#### [Task requirements]
From the listing below, copy only the lines from the line that contains "const teardrop = makeTeardrop();" to the line that contains "import math", counting those two lines as part of the copy.

* * * * * * * * *

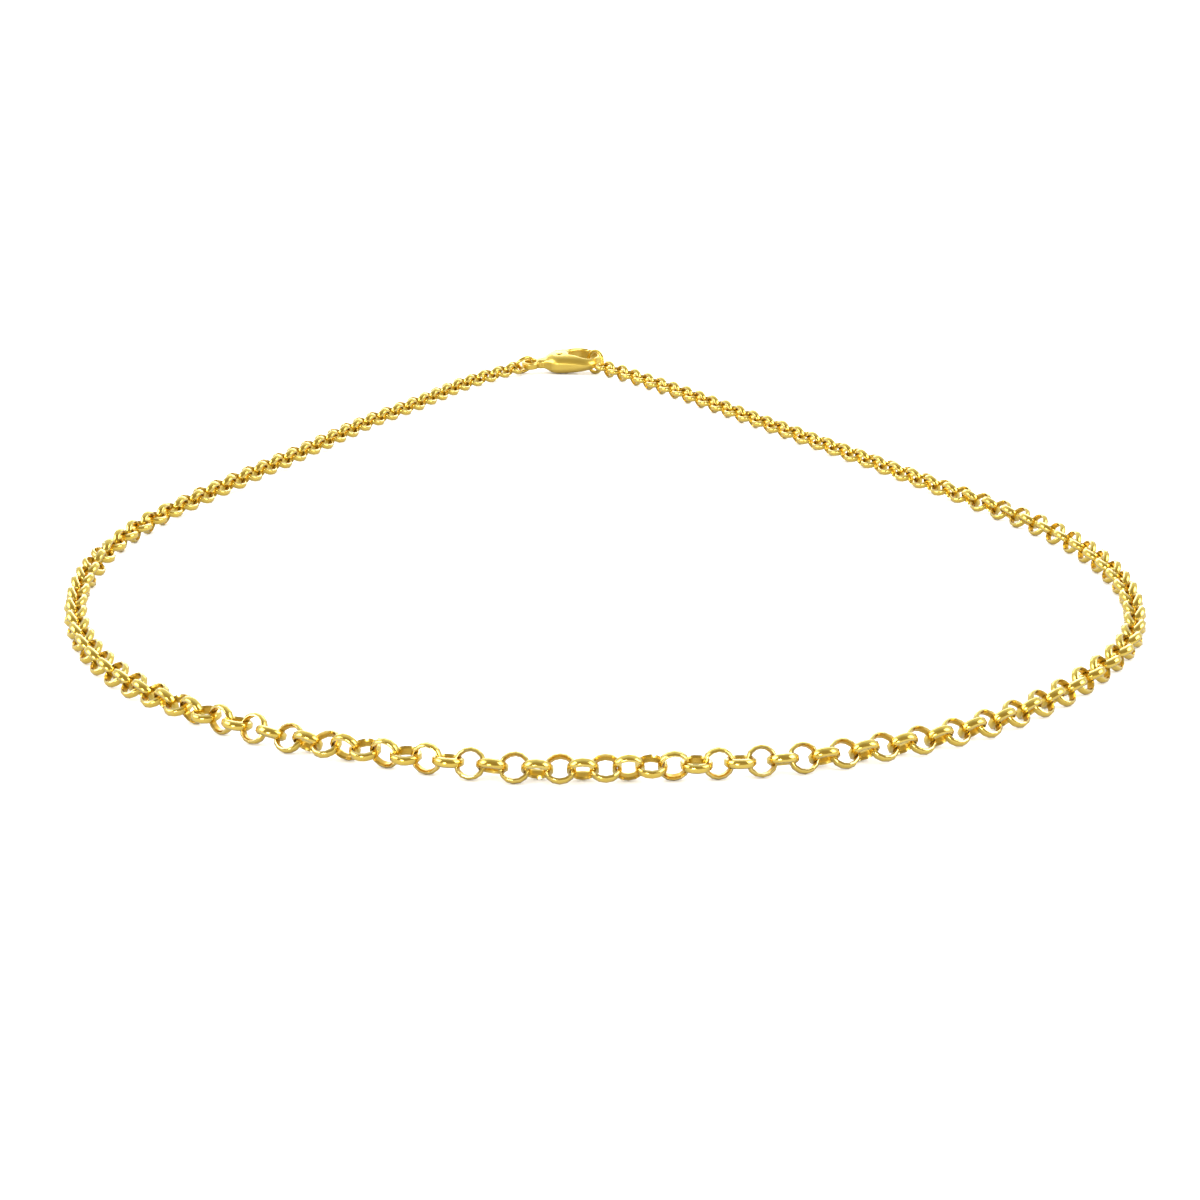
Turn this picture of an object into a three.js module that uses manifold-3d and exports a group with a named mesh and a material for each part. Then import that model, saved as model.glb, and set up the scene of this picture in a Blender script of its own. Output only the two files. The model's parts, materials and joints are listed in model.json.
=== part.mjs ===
// A rolo chain necklace lying on a surface, closed by a lobster clasp.
// Millimetres, +Z up. The origin is on the surface, under the middle of the necklace's box.
// The clasp is at the far side (+Y), and the front of the drop-shaped loop is at -Y.

import * as THREE from 'three';
import { mergeVertices } from 'three/addons/utils/BufferGeometryUtils.js';
import Module from 'manifold-3d';

// ---------------------------------------------------------------- driving dimensions

// Chain: round links, each linkDiameter across, fill a tube along the chain's route.
const linkDiameter = 2.88;
const chainSides = 8;
const chainStep = 2.6 * linkDiameter;

// The route of the chain's middle line on the surface, from the end ring on the right,
// down the right side, round the front and up the left side to the clasp's ring.
const chainRoute = [
  [0.6, 83.6], [6.5, 74.8], [14.7, 61.1], [22.4, 47.1], [30.2, 33.1], [38.0, 19.2],
  [45.6, 5.1], [53.3, -8.8], [58.4, -23.9], [59.4, -39.8], [55.7, -55.3], [47.0, -68.5],
  [35.2, -79.3], [20.9, -86.0], [5.3, -89.0], [-10.5, -88.5], [-25.7, -83.5],
  [-39.3, -75.4], [-50.0, -63.6], [-56.8, -49.2], [-59.6, -33.5], [-58.5, -17.7],
  [-54.0, -2.4], [-48.1, 12.5], [-42.1, 27.3], [-36.3, 42.2], [-29.3, 56.6],
  [-22.9, 71.2], [-15.2, 83.4],
];

// Jump rings: round wire closed to a ring.
const endRingRadius = 1.85;
const claspRingRadius = 1.65;
const ringWire = 0.32;
const ringSides = 10;
const ringSteps = 28;

// Clasp, in its own frame: u from the eye to the hook, v across to the lever's side.
// It leans on its long axis, its lever's side up, because the rings pass under it.
const claspPlace = [-2.7, 87.2, 2.25];
const claspYaw = THREE.MathUtils.degToRad(7);
const claspPitch = THREE.MathUtils.degToRad(-3);
const claspRoll = THREE.MathUtils.degToRad(11);
const hookRadius = 3.45;
const rootRadius = 2.5;
const rootCentre = [-4.6, -0.2];
const mouthRadius = 2.15;
const mouthRootRadius = 1.35;
const mouthRootCentre = [-1.6, 0.1];
const shellMiddle = -4.0;
const shellHalf = [7.7, 4.7, 1.7];
const edgeHeight = 1.1;
const edgeInset = 0.62;
const plateHalf = shellHalf[2] + 0.1;
const cutterHalf = shellHalf[2] + 0.5;

// Eye and neck at the clasp's tail.
const eyeCentre = [-9.7, -0.2];
const eyeRadius = 1.6;
const eyeHole = 0.95;
const eyeHalf = 0.6;
const eyeRimHeight = 0.35;
const eyeRimInset = 0.25;
const neckWidths = [1.5, 2.9];
const neckHalf = 0.8;
const neckRimHeight = 0.3;
const neckRimInset = 0.2;

// Lever: it turns on the rivet, and its tip closes against the hook.
const rivetPlace = [-4.6, -0.4];
const rivetRadius = 0.4;
const rivetHalf = shellHalf[2] - 0.02;
const rivetHole = 0.46;
const leverHole = 0.48;
const cheekRadius = 1.55;
const leverInner = 1.75;
const leverReach = 6.1;
const hookReach = 6.3;
const leverAngles = [5, 112];
const hookAngles = [3, 120];
const reliefAngles = [-26, 4];
const reliefReach = 2.25;
const tongueRadius = 1.35;
const tongueHalf = 0.5;
const webInner = 0.8;
const webOuter = 2.15;
const webAngles = [40, 104];
const slotHalf = 0.65;
const slotRadius = 1.62;
const thumbCentre = [-4.9, 2.25];
const thumbHalf = [1.05, 1.0, 1.2];

// Where the rings hold: the direction from the hook's middle, and from the eye, in plan.
const endRingAngle = THREE.MathUtils.degToRad(-42);
const endRingHeading = THREE.MathUtils.degToRad(-48);
const endRingDistance = 2.4;
const endRingTilt = THREE.MathUtils.degToRad(84);
const claspRingAngle = THREE.MathUtils.degToRad(-145);
const claspRingDistance = 1.4;
const claspRingTilt = THREE.MathUtils.degToRad(58);

// How finely the round forms of the clasp are faceted.
const arcSteps = 12;
const rimSteps = 4;
const shellSteps = [48, 24];
const thumbSteps = [20, 12];
const pinSteps = 16;
const slotSteps = 32;

// ---------------------------------------------------------------- solids and booleans

const wasm = await Module();
wasm.setup();

// Turns a closed three.js geometry into a solid, with its shared corners merged.
function toSolid(geometry) {
  const bare = geometry.clone();
  bare.deleteAttribute('normal');
  bare.deleteAttribute('uv');
  const merged = mergeVertices(bare, 1e-5);
  return new wasm.Manifold(new wasm.Mesh({
    numProp: 3,
    vertProperties: new Float32Array(merged.attributes.position.array),
    triVerts: new Uint32Array(merged.index.array),
  }));
}

// Turns a solid back into a geometry for a Mesh.
function toGeometry(solid) {
  const mesh = solid.getMesh();
  const geometry = new THREE.BufferGeometry();
  geometry.setAttribute('position', new THREE.BufferAttribute(new Float32Array(mesh.vertProperties), 3));
  geometry.setIndex(new THREE.BufferAttribute(new Uint32Array(mesh.triVerts), 1));
  geometry.computeVertexNormals();
  return geometry;
}

// A prism of an outline, centred on the clasp's middle plane.
function prism(outline, half) {
  const geometry = new THREE.ExtrudeGeometry(outline, {
    depth: 2 * half,
    bevelEnabled: false,
    curveSegments: arcSteps,
  });
  geometry.translate(0, 0, -half);
  return toSolid(geometry);
}

// A prism whose rims are rounded inwards.
function roundedPrism(outline, half, rimHeight, rimInset) {
  const geometry = new THREE.ExtrudeGeometry(outline, {
    depth: 2 * (half - rimHeight),
    bevelEnabled: true,
    bevelThickness: rimHeight,
    bevelSize: rimInset,
    bevelOffset: -rimInset,
    bevelSegments: rimSteps,
    curveSegments: arcSteps,
  });
  geometry.translate(0, 0, -(half - rimHeight));
  return toSolid(geometry);
}

// An ellipsoid with its middle on the clasp's middle plane.
function ellipsoid(centre, half, steps) {
  const geometry = new THREE.SphereGeometry(1, ...steps);
  geometry.rotateX(Math.PI / 2);
  geometry.scale(half[0], half[1], half[2]);
  geometry.translate(centre[0], centre[1], 0);
  return toSolid(geometry);
}

// An upright round drum, centred on the clasp's middle plane.
function drum(centre, radius, half, steps) {
  const geometry = new THREE.CylinderGeometry(radius, radius, 2 * half, steps);
  geometry.rotateX(Math.PI / 2);
  geometry.translate(centre[0], centre[1], 0);
  return toSolid(geometry);
}

// ---------------------------------------------------------------- outlines

// Adds the outline of a belt laid round two circles: the big one on the right,
// the small one on the left.
function beltAround(path, bigCentre, bigRadius, smallCentre, smallRadius) {
  const across = bigCentre[0] - smallCentre[0];
  const up = bigCentre[1] - smallCentre[1];
  const along = Math.atan2(up, across);
  const lean = Math.acos((smallRadius - bigRadius) / Math.hypot(across, up));
  path.absarc(bigCentre[0], bigCentre[1], bigRadius, along - lean, along + lean, false);
  path.absarc(smallCentre[0], smallCentre[1], smallRadius, along + lean, along - lean + 2 * Math.PI, false);
  path.closePath();
  return path;
}

// Part of a flat ring round the rivet, between two radii and two angles in degrees.
function rivetSector(inner, outer, angles) {
  const start = THREE.MathUtils.degToRad(angles[0]);
  const end = THREE.MathUtils.degToRad(angles[1]);
  const sector = new THREE.Shape();
  sector.absarc(rivetPlace[0], rivetPlace[1], outer, start, end, false);
  sector.absarc(rivetPlace[0], rivetPlace[1], inner, end, start, true);
  sector.closePath();
  return sector;
}

// ---------------------------------------------------------------- the chain

function makeChain() {
  const points = chainRoute.map(([x, y]) => new THREE.Vector3(x, y, linkDiameter / 2));
  const route = new THREE.CatmullRomCurve3(points, false, 'catmullrom', 0.5);
  const corner = linkDiameter / 2 / Math.cos(Math.PI / chainSides);
  const section = new THREE.Shape();
  for (let side = 0; side < chainSides; side += 1) {
    const angle = (2 * side + 1) * Math.PI / chainSides;
    const place = [corner * Math.cos(angle), corner * Math.sin(angle)];
    if (side === 0) section.moveTo(...place);
    else section.lineTo(...place);
  }
  section.closePath();
  return new THREE.ExtrudeGeometry(section, {
    steps: Math.round(route.getLength() / chainStep),
    bevelEnabled: false,
    extrudePath: route,
  });
}

// ---------------------------------------------------------------- the clasp

// The claw and the lever are cut from one domed teardrop with a mouth in it.
function makeTeardrop() {
  const outline = beltAround(new THREE.Shape(), [0, 0], hookRadius, rootCentre, rootRadius);
  outline.holes.push(beltAround(new THREE.Path(), [0, 0], mouthRadius, mouthRootCentre, mouthRootRadius));
  const plate = roundedPrism(outline, plateHalf, edgeHeight, edgeInset);
  return plate.intersect(ellipsoid([shellMiddle, 0], shellHalf, shellSteps));
}

function makeEye() {
  const ring = new THREE.Shape();
  ring.absarc(eyeCentre[0], eyeCentre[1], eyeRadius, 0, 2 * Math.PI, false);
  const hole = new THREE.Path();
  hole.absarc(eyeCentre[0], eyeCentre[1], eyeHole, 0, 2 * Math.PI, false);
  ring.holes.push(hole);
  const start = eyeCentre[0] + (eyeRadius + eyeHole) / 2;
  const end = rootCentre[0] - rootRadius / 2;
  const neck = new THREE.Shape();
  neck.moveTo(start, eyeCentre[1] - neckWidths[0] / 2);
  neck.lineTo(end, eyeCentre[1] - neckWidths[1] / 2);
  neck.lineTo(end, eyeCentre[1] + neckWidths[1] / 2);
  neck.lineTo(start, eyeCentre[1] + neckWidths[0] / 2);
  neck.closePath();
  const eye = roundedPrism(ring, eyeHalf, eyeRimHeight, eyeRimInset);
  return eye.add(roundedPrism(neck, neckHalf, neckRimHeight, neckRimInset));
}

// The claw: room for the lever is cut away beyond the cheeks, with a step of relief where
// the lever's heel swings in, then the slot for its tongue and the hole for the rivet.
function makeClaspBody(teardrop) {
  const leverRoom = prism(rivetSector(cheekRadius, hookReach, hookAngles), cutterHalf);
  const relief = prism(rivetSector(cheekRadius, reliefReach, reliefAngles), cutterHalf);
  const slot = drum(rivetPlace, slotRadius, slotHalf, slotSteps);
  const hole = drum(rivetPlace, rivetHole, cutterHalf, pinSteps);
  return teardrop.subtract(leverRoom).subtract(relief).add(makeEye()).subtract(slot).subtract(hole);
}

// The lever: the teardrop's side opposite the arm, with the thumb tab, and a tongue on the rivet.
function makeClaspLever(teardrop) {
  const thumb = ellipsoid(thumbCentre, thumbHalf, thumbSteps);
  const reach = prism(rivetSector(leverInner, leverReach, leverAngles), cutterHalf);
  const web = prism(rivetSector(webInner, webOuter, webAngles), tongueHalf);
  const tongue = drum(rivetPlace, tongueRadius, tongueHalf, slotSteps).add(web);
  const hole = drum(rivetPlace, leverHole, cutterHalf, pinSteps);
  return teardrop.add(thumb).intersect(reach).add(tongue).subtract(hole);
}

function makeClaspRivet() {
  return drum(rivetPlace, rivetRadius, rivetHalf, pinSteps);
}

// ---------------------------------------------------------------- assembly

const gold = { color: 0xd9b44a, roughness: 0.2, metalness: 1.0 };

function addMesh(parent, name, geometry) {
  const mesh = new THREE.Mesh(geometry, new THREE.MeshStandardMaterial(gold));
  mesh.name = name;
  parent.add(mesh);
  return mesh;
}

// A jump ring at a place, leaning up from the surface by its tilt, with its plane along a heading.
function addRing(parent, name, radius, place, heading, tilt) {
  const mesh = addMesh(parent, name, new THREE.TorusGeometry(radius, ringWire, ringSides, ringSteps));
  mesh.position.set(place[0], place[1], radius * Math.sin(tilt) + ringWire);
  mesh.rotation.set(tilt, 0, heading, 'ZYX');
}

const necklace = new THREE.Group();
addMesh(necklace, 'chain', makeChain());

const clasp = new THREE.Group();
clasp.position.set(...claspPlace);
clasp.rotation.set(claspRoll, claspPitch, claspYaw, 'ZYX');
necklace.add(clasp);

const teardrop = makeTeardrop();
addMesh(clasp, 'clasp_body', toGeometry(makeClaspBody(teardrop)));
addMesh(clasp, 'clasp_lever', toGeometry(makeClaspLever(teardrop)));
addMesh(clasp, 'clasp_rivet', toGeometry(makeClaspRivet()));

addRing(necklace, 'end_ring', endRingRadius, [
  claspPlace[0] + endRingDistance * Math.cos(endRingAngle),
  claspPlace[1] + endRingDistance * Math.sin(endRingAngle),
], endRingHeading, endRingTilt);

clasp.updateMatrixWorld();
const eyePlace = clasp.localToWorld(new THREE.Vector3(...eyeCentre, 0));
addRing(necklace, 'clasp_ring', claspRingRadius, [
  eyePlace.x + claspRingDistance * Math.cos(claspRingAngle),
  eyePlace.y + claspRingDistance * Math.sin(claspRingAngle),
], claspRingAngle, claspRingTilt);

export default necklace;
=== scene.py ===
# %% [markdown]
# # A gold rolo chain necklace, fastened and laid on a table
#
# A rolo chain is made of small round rings of half-round wire, each threaded through the
# next at a right angle. This one has 222 of them, about 46 cm with its clasp, and it lies in
# a drop-shaped loop. A lobster clasp holds the two ends: a cast claw, a sprung gate on a
# rivet, and a jump ring at either side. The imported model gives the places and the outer
# sizes, and this script makes the surfaces that show: every link, the clasp's soft cast
# forms, the rings with their butt joints, and the gold itself.

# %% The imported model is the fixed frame
import json
import math

import bpy
import numpy as np
from mathutils import Euler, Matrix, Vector


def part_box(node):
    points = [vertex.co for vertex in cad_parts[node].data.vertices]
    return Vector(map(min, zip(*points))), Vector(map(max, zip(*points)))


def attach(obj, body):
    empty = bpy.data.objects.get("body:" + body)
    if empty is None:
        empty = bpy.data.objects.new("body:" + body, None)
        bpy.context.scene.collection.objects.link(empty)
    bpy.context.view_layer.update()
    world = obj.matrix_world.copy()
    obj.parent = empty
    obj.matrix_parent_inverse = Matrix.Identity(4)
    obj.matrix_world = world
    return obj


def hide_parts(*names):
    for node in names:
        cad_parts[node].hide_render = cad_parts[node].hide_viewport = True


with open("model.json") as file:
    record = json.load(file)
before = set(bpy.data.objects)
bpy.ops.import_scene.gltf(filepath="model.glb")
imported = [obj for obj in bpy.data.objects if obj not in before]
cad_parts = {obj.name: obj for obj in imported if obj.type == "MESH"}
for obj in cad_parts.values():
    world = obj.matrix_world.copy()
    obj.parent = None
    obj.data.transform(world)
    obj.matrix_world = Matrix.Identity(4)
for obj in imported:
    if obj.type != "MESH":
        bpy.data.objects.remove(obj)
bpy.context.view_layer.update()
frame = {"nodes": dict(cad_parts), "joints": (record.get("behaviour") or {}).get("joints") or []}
MM = 0.001
print("nodes in the frame:", sorted(frame["nodes"]))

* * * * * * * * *

#### [Answer to this problem]
const teardrop = makeTeardrop();
addMesh(clasp, 'clasp_body', toGeometry(makeClaspBody(teardrop)));
addMesh(clasp, 'clasp_lever', toGeometry(makeClaspLever(teardrop)));
addMesh(clasp, 'clasp_rivet', toGeometry(makeClaspRivet()));

addRing(necklace, 'end_ring', endRingRadius, [
  claspPlace[0] + endRingDistance * Math.cos(endRingAngle),
  claspPlace[1] + endRingDistance * Math.sin(endRingAngle),
], endRingHeading, endRingTilt);

clasp.updateMatrixWorld();
const eyePlace = clasp.localToWorld(new THREE.Vector3(...eyeCentre, 0));
addRing(necklace, 'clasp_ring', claspRingRadius, [
  eyePlace.x + claspRingDistance * Math.cos(claspRingAngle),
  eyePlace.y + claspRingDistance * Math.sin(claspRingAngle),
], claspRingAngle, claspRingTilt);

export default necklace;
=== scene.py ===
# %% [markdown]
# # A gold rolo chain necklace, fastened and laid on a table
#
# A rolo chain is made of small round rings of half-round wire, each threaded through the
# next at a right angle. This one has 222 of them, about 46 cm with its clasp, and it lies in
# a drop-shaped loop. A lobster clasp holds the two ends: a cast claw, a sprung gate on a
# rivet, and a jump ring at either side. The imported model gives the places and the outer
# sizes, and this script makes the surfaces that show: every link, the clasp's soft cast
# forms, the rings with their butt joints, and the gold itself.

# %% The imported model is the fixed frame
import json
import math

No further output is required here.